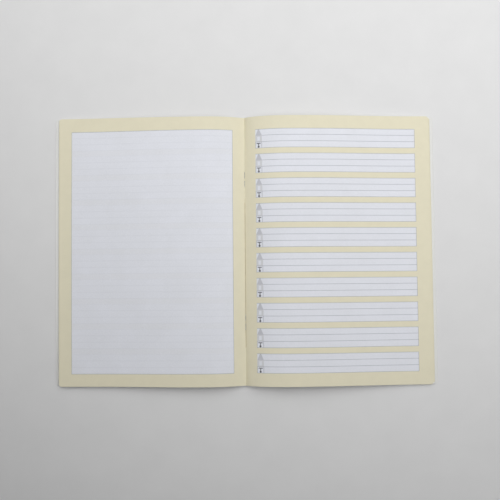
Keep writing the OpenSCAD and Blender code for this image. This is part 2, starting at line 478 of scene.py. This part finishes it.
def joined(values):
    """The values in order, each of them once."""
    kept = []
    for v in sorted(values):
        if not kept or v - kept[-1] > SAME:
            kept.append(v)
    return kept


def corner_places(width):
    """Places across a sheet that give its rounded corners their shape."""
    turns = [math.pi / 2 * n / CORNER_STEPS for n in range(CORNER_STEPS + 1)]
    return [width - CORNER_R * (1 - math.cos(turn)) for turn in turns]


def base_steps():
    """Steps along the paper, closer together at the fold and at the rounded corners."""
    spread = [PAGE_W * (i / PAPER_STEPS) ** PAPER_STEP_BIAS for i in range(PAPER_STEPS)]
    return [s for s in spread if s < PAGE_W - CORNER_R - CORNER_CLEAR] + corner_places(PAGE_W)


def end_levels():
    half = PAGE_H / 2
    return [-half, RIM_W - half, half - RIM_W, half]


def left_steps():
    inner, outer = PANEL["inner"], PANEL["outer"]
    return joined(base_steps() + [CREASE_W, inner, inner + LINE_W, outer - LINE_W, outer])


def left_levels():
    top, foot = PANEL["top"], PANEL["foot"]
    inside = [foot + (top - foot) * n / PANEL_STEPS for n in range(1, PANEL_STEPS)]
    return joined(inside + end_levels() + [foot, foot + LINE_W, top - LINE_W, top])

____

**INSTRUCTION:**
Extract the listing in its entirety and repeat it exactly.

**SOLUTION TO THE EXERCISE:**
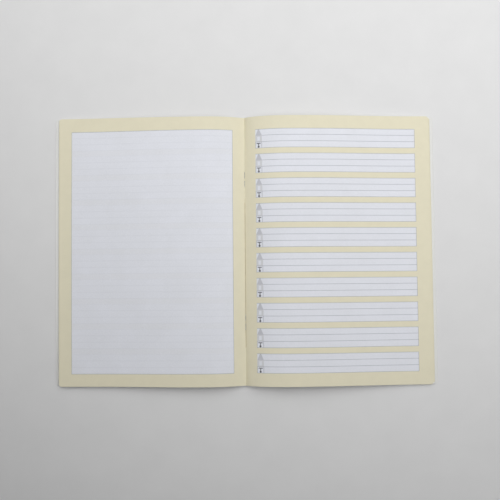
Keep writing the OpenSCAD and Blender code for this image. This is part 2, starting at line 478 of scene.py. This part finishes it.
def joined(values):
    """The values in order, each of them once."""
    kept = []
    for v in sorted(values):
        if not kept or v - kept[-1] > SAME:
            kept.append(v)
    return kept


def corner_places(width):
    """Places across a sheet that give its rounded corners their shape."""
    turns = [math.pi / 2 * n / CORNER_STEPS for n in range(CORNER_STEPS + 1)]
    return [width - CORNER_R * (1 - math.cos(turn)) for turn in turns]


def base_steps():
    """Steps along the paper, closer together at the fold and at the rounded corners."""
    spread = [PAGE_W * (i / PAPER_STEPS) ** PAPER_STEP_BIAS for i in range(PAPER_STEPS)]
    return [s for s in spread if s < PAGE_W - CORNER_R - CORNER_CLEAR] + corner_places(PAGE_W)


def end_levels():
    half = PAGE_H / 2
    return [-half, RIM_W - half, half - RIM_W, half]


def left_steps():
    inner, outer = PANEL["inner"], PANEL["outer"]
    return joined(base_steps() + [CREASE_W, inner, inner + LINE_W, outer - LINE_W, outer])


def left_levels():
    top, foot = PANEL["top"], PANEL["foot"]
    inside = [foot + (top - foot) * n / PANEL_STEPS for n in range(1, PANEL_STEPS)]
    return joined(inside + end_levels() + [foot, foot + LINE_W, top - LINE_W, top])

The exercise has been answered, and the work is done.